Acting in Axion RMS, Ltd. v. Booth, 2019 IL App (1st) 180724, a non-compete employment case, the panel sustained a trial court’s refusal to allow the plaintiff to amend to cure what the trial court deemed fatal allegations in its original complaint.
In Axion, the plaintiff originally alleged that the employee was given a pay raise and shareholder status in 2014, before commencement of the non-compete in 2015. That complaint was dismissed with prejudice for violating the Illinois rule that a non-compete supported only by continued employment as consideration is unenforceable if the employment terminates in less than two years. The plaintiff then sought to file a second amended complaint alleging that the shareholder status and pay raise actually were coincident with entering into the non-compete.
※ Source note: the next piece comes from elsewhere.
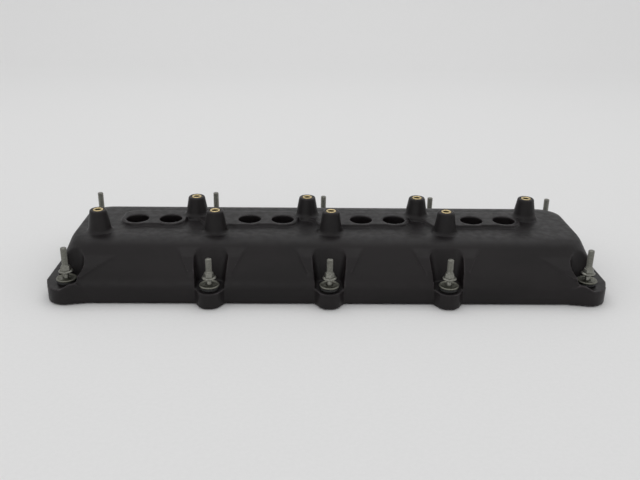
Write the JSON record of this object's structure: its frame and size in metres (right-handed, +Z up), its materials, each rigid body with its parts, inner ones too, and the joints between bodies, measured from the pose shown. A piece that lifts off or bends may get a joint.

The appellate panel said the trial court did not abuse its discretion in refusing that request.
“If the factual allegations in a proposed amended complaint contradict those in a verified complaint, the allegations in the verified complaint remain binding and the party may not file the proposed amended complaint,” the panel said. “Once Axion filed its verified complaint, the statements alleged were binding judicial admissions that it could not later contradict. . . . Any contradictions to previously made judicial admissions are akin to perjury.”